Sahte içki desen, zaten turizm beldelerimizin normali hali geldi.

Burnumuzun dibindeki Yunan adalarında mesela, sahte içki sattığı tespit edilen mekan, anında mühürleniyor, çok ağır para cezasına çarptırılıyor. Yunan adalarında, farzedelim bir müşteri geldi, bir şişe viski veya bir şişe şarap açtırdı, yarısını içti hesabını ödedi gitti, o kalan şişeyi dökmeyip, o kalan yarısını shot olarak başka müşteriye verirsen, senin mekanını anında mühürlüyorlar. Elalemde turizm işte böyle yapılıyor.

Hapisten sokağa salınan herkes sayfiye beldelerimize doluşmuş vaziyette… Elbette namusuyla çalışan herkes çalışacak, şüphesiz, ama, işe alınırken en ufak bir güvenlik kontrolü yapılmıyor, trafikte herkesi durdurup GBT kontrolü yapıyorlar, bagaja filan bakıyorlar, turistik mekanlarda işe girenlere kimse kimlik bile sormuyor. Herif seri cinayetten yatmış, garsonum diye gelmiş çalışıyor, gasptan yatmış, valelik yapıyor.

Hangi ülkeden geldiği belirsiz, Suriyeli midir, Afgan mıdır, Türkçe bilmeyen garsonlar, bulaşıkçılar var. Etnik köken gettoları oluşmaya başladı, bizden olmayan burada mekan açamaz diye tehditler savurup, boydan boya sokaklara çökmeye çalışanlar var, Türkçe bildikleri halde -hır çıkarmak için- özellikle Türkçe konuşmayanlar var.

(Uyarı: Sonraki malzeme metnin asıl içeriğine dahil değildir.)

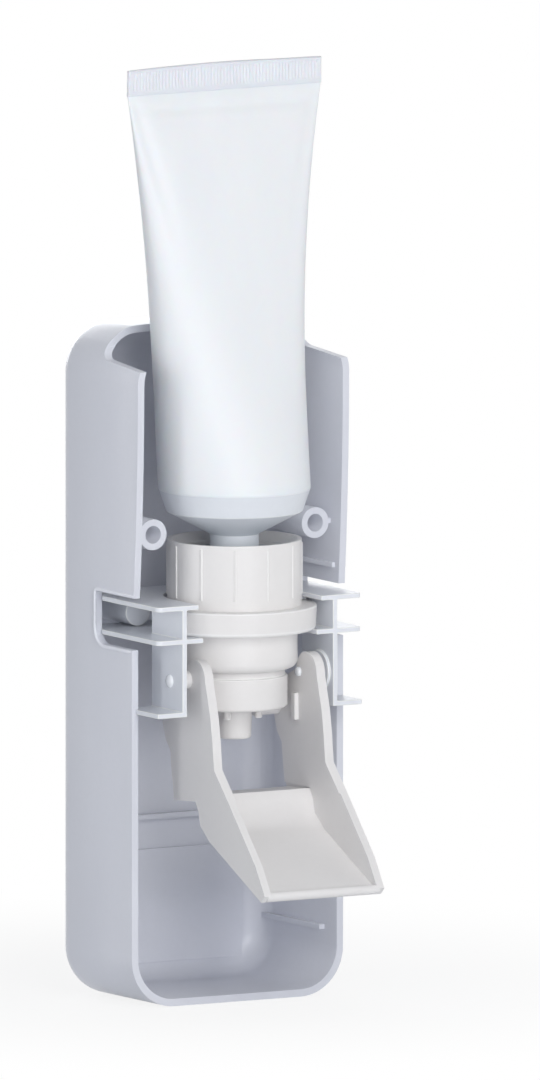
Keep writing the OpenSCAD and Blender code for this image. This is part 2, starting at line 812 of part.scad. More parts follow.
adhesive_pad();
wall_plate();
rear_housing();
wall_bumper_left();
wall_bumper_right();
pump_bracket();
bracket_screw_left();
bracket_screw_right();
pivot_pin_left();
pivot_pin_right();
pump_flange();
pump_cylinder();
tube_collar();
valve_seat();
inlet_valve();
neck_seal();
return_spring();
plunger_cup();
piston_seal();
outlet_valve();
nozzle();
lever();
tube_shoulder();
tube_body();
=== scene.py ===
import json
import math

import bmesh
import bpy
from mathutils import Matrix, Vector, noise


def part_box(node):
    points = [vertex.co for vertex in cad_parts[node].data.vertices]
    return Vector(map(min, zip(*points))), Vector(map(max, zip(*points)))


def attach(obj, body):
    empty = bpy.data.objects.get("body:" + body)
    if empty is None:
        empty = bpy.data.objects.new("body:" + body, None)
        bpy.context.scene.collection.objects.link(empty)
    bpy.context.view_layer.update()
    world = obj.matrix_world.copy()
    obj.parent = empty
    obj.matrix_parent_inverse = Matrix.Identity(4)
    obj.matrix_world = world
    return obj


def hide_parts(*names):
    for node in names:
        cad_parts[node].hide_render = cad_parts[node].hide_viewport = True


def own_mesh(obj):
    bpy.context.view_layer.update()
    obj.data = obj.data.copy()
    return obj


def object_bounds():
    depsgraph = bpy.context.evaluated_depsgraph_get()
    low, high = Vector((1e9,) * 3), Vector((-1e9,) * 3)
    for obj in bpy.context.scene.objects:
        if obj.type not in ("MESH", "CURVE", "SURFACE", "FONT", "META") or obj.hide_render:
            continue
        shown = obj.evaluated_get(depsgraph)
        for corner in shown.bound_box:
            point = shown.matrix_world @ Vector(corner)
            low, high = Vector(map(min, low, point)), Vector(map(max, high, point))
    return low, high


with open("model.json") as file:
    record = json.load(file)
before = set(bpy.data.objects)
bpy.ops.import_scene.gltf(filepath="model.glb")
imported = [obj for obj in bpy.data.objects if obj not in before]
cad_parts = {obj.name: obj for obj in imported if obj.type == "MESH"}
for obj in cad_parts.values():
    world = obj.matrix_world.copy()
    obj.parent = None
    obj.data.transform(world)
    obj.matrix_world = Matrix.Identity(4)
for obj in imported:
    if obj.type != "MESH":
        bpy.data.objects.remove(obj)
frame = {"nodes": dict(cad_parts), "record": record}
cad_low, cad_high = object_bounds()

MM = 0.001
TAU = 2 * math.pi
SIDES = ((-1, "left"), (1, "right"))

# Sizes shared with part.scad, in millimetres of the housing:
# x to the right, y back from the front rim, z up from the housing's bottom
HOUSING_D = 38
WALL_OUT = 30
PUMP_Y = 1.5

shell_low, shell_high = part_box("rear_housing")
RIM_Y = shell_high.y - HOUSING_D * MM


def at(x, y, z):
    """A place in housing millimetres as a point of the frame, in metres."""
    return Vector((x * MM, RIM_Y + y * MM, shell_low.z + z * MM))


def smoothstep(a, b, v):
    t = min(1.0, max(0.0, (v - a) / (b - a)))
    return t * t * (3 - 2 * t)


def band(v, a, b, c, d):
    """1 from b to c, falling smoothly to 0 at a and at d."""
    return smoothstep(a, b, v) * (1 - smoothstep(c, d, v))


def bell(v, centre, width):
    return math.exp(-((v - centre) / width) ** 2)


# ---------------------------------------------------------------- materials

class Shader:
    """A Principled material, with short calls for the procedural nodes that feed it.

    Texture scales are per metre of the object: 1000 gives features of about 1 mm.
    """

    def __init__(self, name):
        self.material = bpy.data.materials.new(name)
        self.material.use_nodes = True
        self.nodes = self.material.node_tree.nodes
        self.links = self.material.node_tree.links
        self.bsdf = self.nodes["Principled BSDF"]
        self.obj = self.nodes.new("ShaderNodeTexCoord").outputs["Object"]

    def node(self, kind, values):
        new = self.nodes.new(kind)
        for name, value in values.items():
            new.inputs[name].default_value = value
        return new

    def feed(self, name, source):
        self.links.new(source, self.bsdf.inputs[name])

    def set(self, values):
        for name, value in values.items():
            self.bsdf.inputs[name].default_value = value

    def noise(self, scale, detail, stretch=None):
        tex = self.node("ShaderNodeTexNoise", {"Scale": scale, "Detail": detail})
        coord = self.obj
        if stretch:
            mapping = self.node("ShaderNodeMapping", {"Scale": stretch})
            self.links.new(coord, mapping.inputs["Vector"])
            coord = mapping.outputs["Vector"]
        self.links.new(coord, tex.inputs["Vector"])
        return tex.outputs["Fac"]

    def ramp(self, source, first, last):
        """Colour between two stops, each a place and a colour."""
        node = self.nodes.new("ShaderNodeValToRGB")
        self.links.new(source, node.inputs["Fac"])
        for element, (place, colour) in zip(node.color_ramp.elements, (first, last)):
            element.position, element.color = place, (*colour, 1)
        return node.outputs["Color"]

    def ranged(self, source, low, high, start=0.3, end=0.7):
        node = self.node("ShaderNodeMapRange", {
            "From Min": start, "From Max": end, "To Min": low, "To Max": high})
        self.links.new(source, node.inputs["Value"])
        return node.outputs["Result"]

    def mix(self, factor, base, colour):
        node = self.nodes.new("ShaderNodeMix")
        node.data_type = "RGBA"
        self.links.new(factor, node.inputs[0])
        self.links.new(base, node.inputs[6])
        node.inputs[7].default_value = (*colour, 1)
        return node.outputs[2]

    def math(self, operation, source, value):
        node = self.nodes.new("ShaderNodeMath")
        node.operation = operation
        self.links.new(source, node.inputs[0])
        node.inputs[1].default_value = value
        return node.outputs[0]

    def bump(self, height, strength, distance, below=None):
        node = self.node("ShaderNodeBump", {"Strength": strength, "Distance": distance})
        self.links.new(height, node.inputs["Height"])
        if below:
            self.links.new(below, node.inputs["Normal"])
        return node.outputs["Normal"]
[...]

Belediyecilerin rüşvet şehvetinden ve yetki sahibi olanların korkaklığından faydalanan irili ufaklı mafya türevi zonta, inşaatçılık ayağıyla, müteahhidim dümeniyle, sahillere indi. Yazlıkçıların, çocuklu ailelerin düzenli olarak gittiği restoranlar, kafeler, plajlar, belindeki silahı gösteren parmak arası terlikli tiplerle doldu. Neredeyse mayoya tabanca sokup gezecekler, o derece.

Lafı hiç eğip bükmeden, uyarıyorum…

Kış turizmi sezonumuz otel yangını faciasıyla başlamıştı.

Yaz turizmi sezonumuz da bangır bangır alarm vererek açıldı.